Dispelling the myth of indestructibility
While tankless hot water heaters do last longer than their more conventional cousins, they are not indestructible.
They still need yearly maintenance to maintain their efficiency and working order. The cost of maintaining a tankless system is higher because it’s not something homeowners can do themselves.
If you have a tankless system in a vacation home, make sure to have it winterized correctly.
Not doing so could cost you – a lot – like it did for these poor home owners in Margate, NJ.
For these unlucky homeowners, the line exiting the tankless hot water heater burst, in winter, when no one was in the home for several months.
The owners only knew that their tankless hot water heater system had failed when the neighbors noticed steam pouring out the windows on the first floor and called them.
By the time the homeowners arrived, everything in the home was saturated with hot water. It had probably been that way for weeks.

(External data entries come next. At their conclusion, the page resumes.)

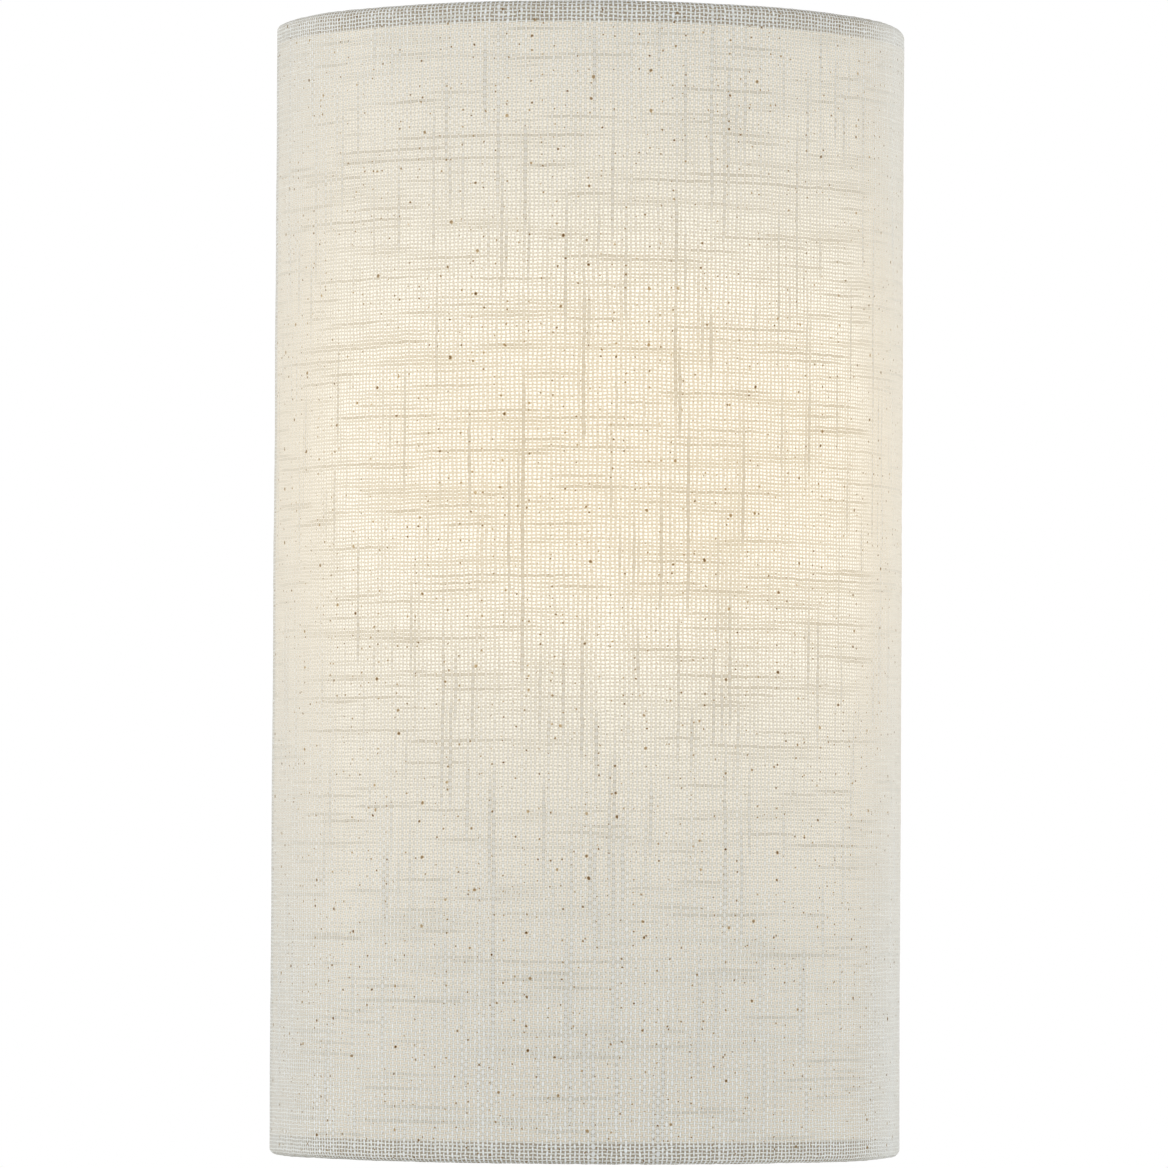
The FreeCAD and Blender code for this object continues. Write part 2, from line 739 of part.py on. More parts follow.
parts = {
    "shade_fabric": shade_fabric(),
    "shade_liner": shade_liner(),
    "top_ring": ring(1),
    "bottom_ring": ring(-1),
    "stay_left": stay(SIDES["left"]),
    "stay_right": stay(SIDES["right"]),
    **named("tab", tab),
    "backplate": backplate(),
    **named("stud", stud),
    "cable_bush": cable_bush(),
    "lampholder_arm": lampholder_arm(),
    "arm_screws": arm_screws(),
    "lampholder_cap": lampholder_cap(),
    "lampholder_skirt": lampholder_skirt(),
    "lampholder_insert": lampholder_insert(),
    "screw_shell": screw_shell(),
    "centre_contact": centre_contact(),
    "nipple": nipple(),
    "nipple_nut_inner": hex_nut(inner_nut_z),
    "nipple_nut_outer": hex_nut(outer_nut_z),
    "nipple_washer": nipple_washer(),
    "terminal_block": terminal_block(),
    "terminal_clamps": terminal_clamps(),
    "terminal_screws": terminal_screws(),
    "terminal_block_screw": terminal_block_screw(),
    "earth_screw": earth_screw(),
    "earth_washer": earth_washer(),
    "earth_tag": earth_tag(),
    "lead_live": lead_live(),
    "lead_neutral": lead_neutral(),
    "lead_earth": lead_earth(),
    "lamp_globe": lamp_globe(),
    "lamp_housing": lamp_housing(),
    "lamp_cap": lamp_cap(),
    "lamp_insulator": lamp_insulator(),
    "lamp_contact": lamp_contact(),
}

os.makedirs("parts", exist_ok=True)
for node, shape in parts.items():
    shape.exportStep(f"parts/{node}.step")
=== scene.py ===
"""Looks of the fabric shade wall light: cloth, liner, steel, lampholder, wiring, lamp and stage."""

import math
from typing import NamedTuple

import bmesh
import bpy
from bpy.props import FloatProperty, FloatVectorProperty, PointerProperty
from mathutils import Matrix, Vector, noise


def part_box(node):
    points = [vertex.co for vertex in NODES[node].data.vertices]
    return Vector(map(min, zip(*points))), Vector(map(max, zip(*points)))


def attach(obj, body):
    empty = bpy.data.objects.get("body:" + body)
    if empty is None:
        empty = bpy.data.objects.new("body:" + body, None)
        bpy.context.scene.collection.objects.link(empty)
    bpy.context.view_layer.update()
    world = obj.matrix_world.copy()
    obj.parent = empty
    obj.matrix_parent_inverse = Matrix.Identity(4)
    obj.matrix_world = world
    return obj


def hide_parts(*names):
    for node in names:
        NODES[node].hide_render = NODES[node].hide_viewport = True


bl_info = {
    "name": "Fabric Shade Wall Light",
    "version": (1, 0, 0),
    "blender": (4, 5, 0),
    "location": "3D View > Sidebar > Wall Light",
    "description": "Cloth, finishes and stage of a half-drum wall light",
    "category": "Object",
}

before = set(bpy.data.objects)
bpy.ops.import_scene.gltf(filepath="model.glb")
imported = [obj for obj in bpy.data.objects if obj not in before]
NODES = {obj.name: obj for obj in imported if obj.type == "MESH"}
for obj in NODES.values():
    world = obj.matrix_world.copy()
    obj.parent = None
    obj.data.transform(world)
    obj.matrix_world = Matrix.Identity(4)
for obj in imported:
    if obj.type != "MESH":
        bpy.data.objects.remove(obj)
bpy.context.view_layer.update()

MM = 0.001
TINY = 1e-6
SIDES = (-1, 1)
QUARTER = math.pi / 2


def corners(node):
    """A node's lowest and highest corners at rest."""
    return [Vector(corner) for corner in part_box(node)]


def middle(node):
    low, high = corners(node)
    return (low + high) / 2


def span(node):
    low, high = corners(node)
    return high - low


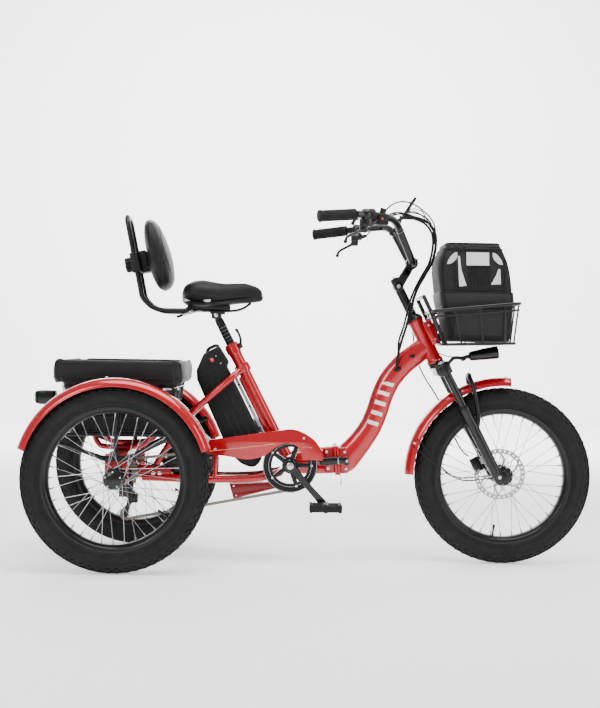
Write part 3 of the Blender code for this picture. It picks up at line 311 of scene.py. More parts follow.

By the time PuroClean Emergency Recovery Services arrived on the scene, every surface in the home was covered with health threatening mold.
So the moral of the story is, while tankless hot water heaters are much less likely to burst, components that have not been properly maintained can fail.
When they do fail, tankless hot water systems can lead to water damage and mold damage of epic proportions.
Don’t wait for the inevitable: 2 Hot Water Heater Tips for Homeowners and Business Owners
1. If you have the old style hot water heater with a tank, remember it has a life expectancy of between 9 and 13 years.
Consider beating the burst. A failed water heater can cost you thousands in water damage to your home or business!
If you don’t know how old your water heater is, look at its serial number. The first four digits of the water heater’s serial number usually represent the year and month of manufacture.
2. If you have already purchased a new hot water heater, follow the manufacturer’s guidelines for maintenance and winterizing.